Return exactly and only these lines: the first of the listing through the one containing "carriage_rest = 42; // [36:1:48]".

### Rows
------

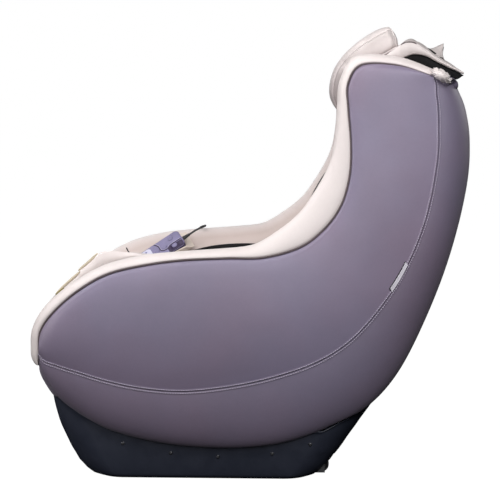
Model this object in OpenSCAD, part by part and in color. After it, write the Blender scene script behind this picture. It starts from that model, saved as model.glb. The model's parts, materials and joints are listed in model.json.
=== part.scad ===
// Compact upright massage chair: an upholstered kidney-shaped body on a moulded base, with a
// massage carriage that climbs an arc-shaped track behind the seat and back pads.
// Millimetres. The chair faces -Y, +Z is up, and the origin is the middle of its footprint box.

/* [Body] */
// Half width of the upholstered body at the hips
body_half_w = 322; // [318:1:326]
// Thickness of the leather and foam covers
cover_t = 12; // [10:1:12]
// Outward crown of each side cover
side_crown = 9; // [4:1:12]
/* [Massage track] */
// Radius of the track's centre line
track_r = 445.5; // [445.5]
// Guide wheel radius
guide_wheel_r = 11.5; // [10:0.5:11.5]
// Teeth on each travel pinion
pinion_teeth = 12; // [12]
// Angle of the carriage below the horizontal at rest
carriage_rest = 42; // [36:1:48]

/* [Handset] */
// Length of the handset
handset_l = 138; // [130:1:140]
// Width of the handset
handset_w = 58; // [52:1:60]
// Thickness of the handset
handset_t = 22; // [18:1:24]

/* [Transport wheels] */
// Radius of the transport wheels
wheel_r = 18; // [16:1:18]

/* [Hidden] */
// Stations along the body, from the nose to the top rear corner. Each row holds the panel's inner
// edge (y, z), its outer edge (y, z), the rim's crest (y, z), the half width less body_half_w, the
// seam's share of the way from inner to outer edge, the depth of the rounded corner past the seam,
// and the drop of the pads below the crest at their edges and along their middle.
STATIONS = [
    [-469, 262, -467, 250, -487, 254, -40, 0.02, 50,   4,  -8],
    [-467, 290, -461, 240, -490, 294, -34, 0.13, 52,   4, -12],
    [-463, 339, -446, 218, -484, 346, -27, 0.50, 54,   4, -12],
    [-432, 384, -415, 182, -452, 398, -14, 0.58, 52,   4,  -6],
    [-378, 432, -365, 142, -392, 450,  -6, 0.63, 50,   6,   2],
    [-309, 472, -305, 113, -318, 492,  -2, 0.67, 48,  22,  22],
    [-227, 493, -225,  92, -232, 514,   0, 0.69, 48,  46,  44],
    [-140, 505, -130,  79, -142, 524,   0, 0.69, 48,  54,  47],
    [ -39, 510,  -20,  76,  -45, 531,   0, 0.66, 48,  54,  46],
    [  41, 512,   85,  89,   20, 541,   0, 0.63, 50,  53,  44],
    [ 121, 535,  185, 122,   78, 575,  -1, 0.62, 56,  52,  44],
    [ 174, 575,  272, 168,  122, 613,  -2, 0.62, 66,  50,  42],
    [ 212, 628,  345, 250,  162, 673,  -3, 0.65, 76,  48,  40],
    [ 231, 695,  410, 383,  188, 729,  -6, 0.70, 84,  46,  38],
    [ 233, 765,  462, 526,  199, 789, -11, 0.72, 88,  42,  36],
    [ 227, 840,  495, 671,  202, 849, -17, 0.73, 88,  38,  34],
    [ 226, 895,  500, 770,  208, 905, -22, 0.73, 86,  32,  30],
    [ 255, 937,  490, 838,  243, 957, -26, 0.71, 82,  20,  18],
    [ 331, 937,  475, 877,  333, 956, -30, 0.61, 76,  14,  10],
    [ 400, 916,  466, 893,  405, 932, -33, 0.30, 68,  10,   6],
    [ 446, 900,  461, 893,  453, 909, -35, 0.06, 62,   8,   4],
];
S_END = len(STATIONS) - 1;
STEP = 0.5;            // station step of the covers and rims
LIP = 10;              // roll-in of the side cover where it meets the rim
REAR_CROWN = 3;        // bulge of the rear cover at its middle
NOSE_CROWN = 18;       // bulge of the lower front cover at its middle, where it starts
NOSE_GROWTH = 4;       // and its growth per station
GAP = 0.01;            // share left open at the seams between covers
RIM_CREST_IN = 32;     // rim crest, in from the body's half width
RIM_WALL_IN = 84;      // foot of the rim's inner wall, in from the half width

TRACK_Y = -87;
TRACK_Z = 815;
PAD_BACK_R = 361;      // rear face of the pads, from the track centre
DUST_COVER_R = 363;
RAIL_X = 150;          // inner face of each guide rail
RAIL_FROM = -100;      // track angles, 0 is level with the track centre
RAIL_TO = 11;
MODULE = 3;
RACK_PITCH_R = track_r + 22.5;
PINION_R = MODULE * pinion_teeth / 2;
PINION_AT = RACK_PITCH_R + PINION_R;
GUIDE_SPREAD = 9.5;      // angle from the carriage's middle to each guide axle
ROLLER_R = 28;
ROLLER_Y = -38;        // roller axle, inward of the track's centre line
ROLLER_Z = 48;
ARM_X = 72;
AXLE_FIT = 0.05;       // radial running clearance of shafts and axles

WHEEL_X = 206;
WHEEL_Y = 169;
WHEEL_Z = 27;

TUB_T = 4;
BASE_GAP = 7;          // shadow gap between the covers' lower edge and the base

HANDSET_AT = [-226, -197, 527];  // upper rear corner of the handset's face
HANDSET_YAW = 8;
HANDSET_PITCH = 33;
HANDSET_ROLL = 38;
POCKET_W = 66;         // width that the handset's pocket takes from the right of the seat

CORD_D = 5;
GLAND = [-40, 40];     // y and z of the cord's gland on the right of the base
GLAND_R = 6;
// Route of the handset's cord, from its gland at the base up over the rim to the handset
CORD_ROUTE = [
    [-272, -40, 40], [-287, -40, 38], [-301, -38, 30], [-312, -30, 17], [-320, -14, 6],
    [-326, 12, 2.8], [-331, 60, 2.8], [-338, 110, 2.8], [-347, 145, 2.8], [-361, 152, 2.8],
    [-371, 135, 2.8], [-373, 90, 2.8], [-371, 30, 2.8], [-369, -30, 2.8], [-368, -85, 3],
    [-368, -122, 9], [-367, -141, 30], [-363, -148, 70], [-355, -150, 130], [-347, -151, 200],
    [-342, -151, 300], [-340, -151, 400], [-335, -150, 470], [-325, -148, 506], [-309, -145, 522],
    [-290, -140, 527.5], [-270, -133, 531.5], [-250, -127, 534.5], [-233, -127, 534.5],
    [-221, -136, 531.5], [-216.6, -147, 526.6], [-215.4, -156.4, 520.8], [-214.4, -163.9, 515.6],
];

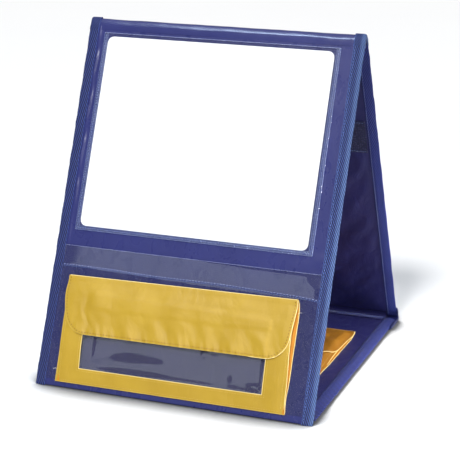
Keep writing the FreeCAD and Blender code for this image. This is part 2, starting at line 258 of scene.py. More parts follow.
def plate(outline, holes, spacing, top, bot, mapf, r=0.3, rings=(.12, .4, .75, 1.2), emin=.2, extra=None, warp=None):
    """closed thin body over any outline. outline(d), holes[i](d) give polygons d mm inside the material"""
    pts, edges = [], []
    loops = [outline(0)] + [h(0) for h in holes]
    for lp in loops:
        k = len(pts)
        pts += [tuple(p) for p in lp]
        edges += [(k + i, k + (i + 1) % len(lp)) for i in range(len(lp))]
    for q in rings:
        for g in [outline] + list(holes):
            pts += [tuple(p) for p in g(q * max(r, .3))]
    o = loops[0]
    x0, y0 = o.min(0)
    x1, y1 = o.max(0)
    gx, gy = np.meshgrid(np.arange(x0 + spacing * .5, x1, spacing), np.arange(y0 + spacing * .5, y1, spacing), indexing="ij")
    gx = gx + (np.arange(gx.shape[1]) % 2)[None, :] * spacing * .37
    G = np.stack([gx.ravel(), gy.ravel()], -1)
    lim = max(rings) * max(r, .3) + spacing * .35
    ok = inside(G, o) & (pdist(G, o) > lim)
    for h in loops[1:]:
        ok &= ~inside(G, h) & (pdist(G, h) > lim)
    pts += [tuple(p) for p in G[ok]]
    if extra is not None:
        pts += [tuple(p) for p in extra]
    res = delaunay_2d_cdt([Vector(p) for p in pts], edges, [], 0, 1e-4)
    P = np.array([tuple(v) for v in res[0]])
    tri = np.array([f for f in res[2] if len(f) == 3])
    c = P[tri].mean(1)
    keep = inside(c, o)
    for h in loops[1:]:
        keep &= ~inside(c, h)
    tri = tri[keep]
    used = np.unique(tri)
    re = np.full(len(P), -1)
    re[used] = np.arange(len(used))
    P, tri = P[used], re[tri]
    a, b, cc = P[tri[:, 0]], P[tri[:, 1]], P[tri[:, 2]]
    area = (b[:, 0] - a[:, 0]) * (cc[:, 1] - a[:, 1]) - (b[:, 1] - a[:, 1]) * (cc[:, 0] - a[:, 0])
    tri[area < 0] = tri[area < 0][:, ::-1]
    d = pdist(P, o)
    for h in loops[1:]:
        d = np.minimum(d, pdist(P, h))
    if warp is not None:
        P = warp(P)
    T, B = top(P[:, 0], P[:, 1]) + 0 * d, bot(P[:, 0], P[:, 1]) + 0 * d
    k = np.sqrt(np.clip(1 - (1 - np.clip(d / max(r, 1e-6), 0, 1)) ** 2, emin ** 2, 1))
    M, H = (T + B) / 2, (T - B) / 2
    T, B = M + H * k, M - H * k
    n = len(P)
    cnt = {}
    for f in tri:
        for i in range(3):
            e = (int(f[i]), int(f[(i + 1) % 3]))
            cnt[e] = 1
    F = tri.tolist() + (tri[:, ::-1] + n).tolist()
    for (i, j) in cnt:
        if (j, i) not in cnt:
            F.append([j, i, i + n, j + n])
    L = np.concatenate([np.column_stack([P, T]), np.column_stack([P, B])])
    return mapf(L), F, L, np.concatenate([d, d])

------

### Solution for this problem
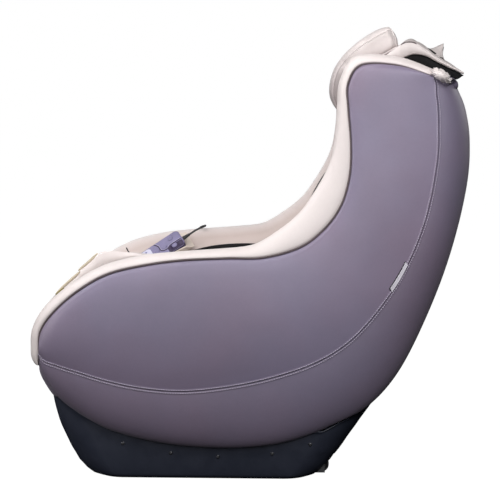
Model this object in OpenSCAD, part by part and in color. After it, write the Blender scene script behind this picture. It starts from that model, saved as model.glb. The model's parts, materials and joints are listed in model.json.
=== part.scad ===
// Compact upright massage chair: an upholstered kidney-shaped body on a moulded base, with a
// massage carriage that climbs an arc-shaped track behind the seat and back pads.
// Millimetres. The chair faces -Y, +Z is up, and the origin is the middle of its footprint box.

/* [Body] */
// Half width of the upholstered body at the hips
body_half_w = 322; // [318:1:326]
// Thickness of the leather and foam covers
cover_t = 12; // [10:1:12]
// Outward crown of each side cover
side_crown = 9; // [4:1:12]
/* [Massage track] */
// Radius of the track's centre line
track_r = 445.5; // [445.5]
// Guide wheel radius
guide_wheel_r = 11.5; // [10:0.5:11.5]
// Teeth on each travel pinion
pinion_teeth = 12; // [12]
// Angle of the carriage below the horizontal at rest
carriage_rest = 42; // [36:1:48]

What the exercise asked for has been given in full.